U.S. must fill Afghan gaps

? A Taliban prisoner named Mohammed Nazir is brought into the warden’s office here in ankle cuffs and seated on the couch next to me. He is wary but articulate about what ails his country. “The major problem is our justice system. It is corrupt,” he says. And he’s right.

The Taliban’s greatest asset has been its ability to provide quick justice in a country shattered by war and corruption. It was the recruiting card for Afghans such as Nazir, a 31-year-old mullah with a long black beard and incongruously sparkling white teeth, who was convicted of helping plant roadside bombs.

Here lies the biggest challenge for America as it begins to reduce forces in Afghanistan. The U.S. must help the Afghan government provide justice and other basics of governance in the Pashtun areas where the Taliban took root. An old Pashtun proverb says that “a country without law is a jungle,” and if the jungle remains, the Taliban wins.

I had a glimpse last week of some new U.S. efforts to fill the vacuum, in visits to Khost near the eastern border and Baghlan province in the far north. I came away impressed by these projects, but wishing they had begun years ago, at the beginning of the 10-year war in Afghanistan. Now, with American patience exhausted and U.S. combat power on the decline starting this month, there may not be enough time.
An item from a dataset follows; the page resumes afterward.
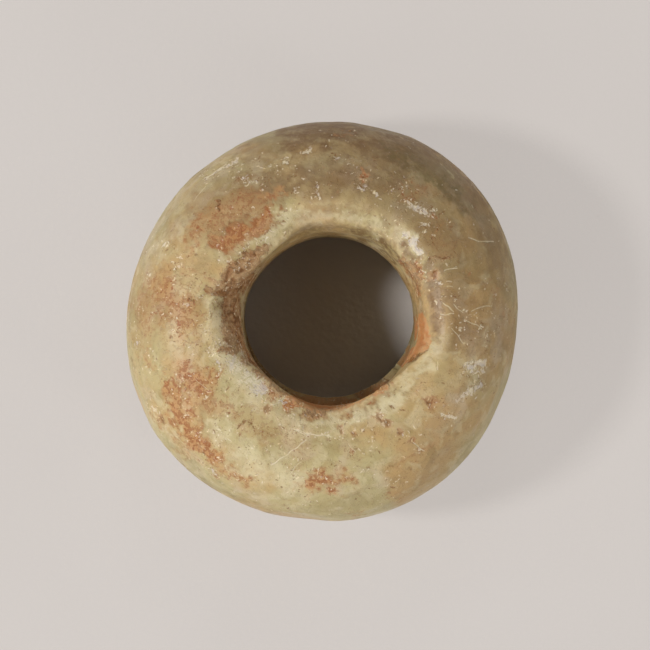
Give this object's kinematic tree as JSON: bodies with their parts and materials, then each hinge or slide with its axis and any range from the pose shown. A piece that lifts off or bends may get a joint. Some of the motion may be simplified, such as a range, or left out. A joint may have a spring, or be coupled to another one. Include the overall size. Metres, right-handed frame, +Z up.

The trip to Khost was arranged by Brig. Gen. Mark Martins, who heads a new Rule of Law Field Force. He’s one of the Army’s stars — West Point, Rhodes Scholar, Harvard Law and part of Gen. David Petraeus’ inner circle in Iraq and Afghanistan. To visualize the justice problem, Martins displayed the 88 Afghan districts without government prosecutors and the 117 without judges. The map is very similar to that of the Taliban’s strongholds.

It’s clear in Khost that the U.S. has some worthy Afghan allies, as well as antagonists such as Nazir. The most impressive colleague was Lt. Mohammed Zareem, a local police commander who was the hero of a May 22 assault. Four Taliban wearing suicide vests had seized a police building and captured four cops. Zareem and a five-man Afghan police team, partnered with three U.S. soldiers, rescued the hostages, killed the suicide bombers and defused a car bomb outside. Zareem carried a wounded American sergeant away from the building under fire and was shot twice. “That was my job,” he says.

You often hear stories about poor performance by Afghan soldiers and police, but Zareem’s tale made me think again. Working closely with U.S. mentors, such as Col. Chris Toner, the commander of U.S. forces in Khost, the Afghans are performing better.

In Baghlan, I saw another attempt to fill the local governance gap. Lt. Gen David Rodriguez, the deputy to Petraeus, was making a farewell tour to the north. In the village of Gaji, he met a former Taliban fighter named Noor ul-Hak, who joined the “reintegration” program and now heads a nearly 300-man unit of a new program called the Afghan Local Police.

The scene was something out of a counterinsurgency manual. The 6-foot-5 Rodriguez sat on the floor next to the spindly former insurgent, flanked by U.S. Special Forces soldiers who have been living rough in this valley, mentoring Hak and the other ALP recruits nominated by local tribal leaders. With their bushy beards and faces weathered by the sun, the Special Forces operatives might be mistaken for tribesmen themselves.

The enemy out here is the corrupt and incompetent Afghan government, as much as the Taliban. “The government is supposed to solve problems, but it’s the opposite, they create problems.” Hak said, with Rodriquez nodding assent. Indeed, that very week, he had pushed the Afghan interior minister to fire the Baghlan provincial chief of police. The hope is that the ALP, which will eventually have 100 branches, can work through tribal elders to build local security where the government can’t, or won’t. But it’s a tricky business. Hak’s tribe may be pleased to see him wielding power with American support, but other local tribes are not.

Rodriguez, who’s finishing his second tour here and, like Petraeus, will be leaving Afghanistan this month, says his main regret is that the U.S. didn’t implement its current strategy faster. “When I first got here, I didn’t know 10 percent of what I needed,” he explains. “We poured money in here without the proper governance systems.” The U.S. has learned lessons, but late in the game.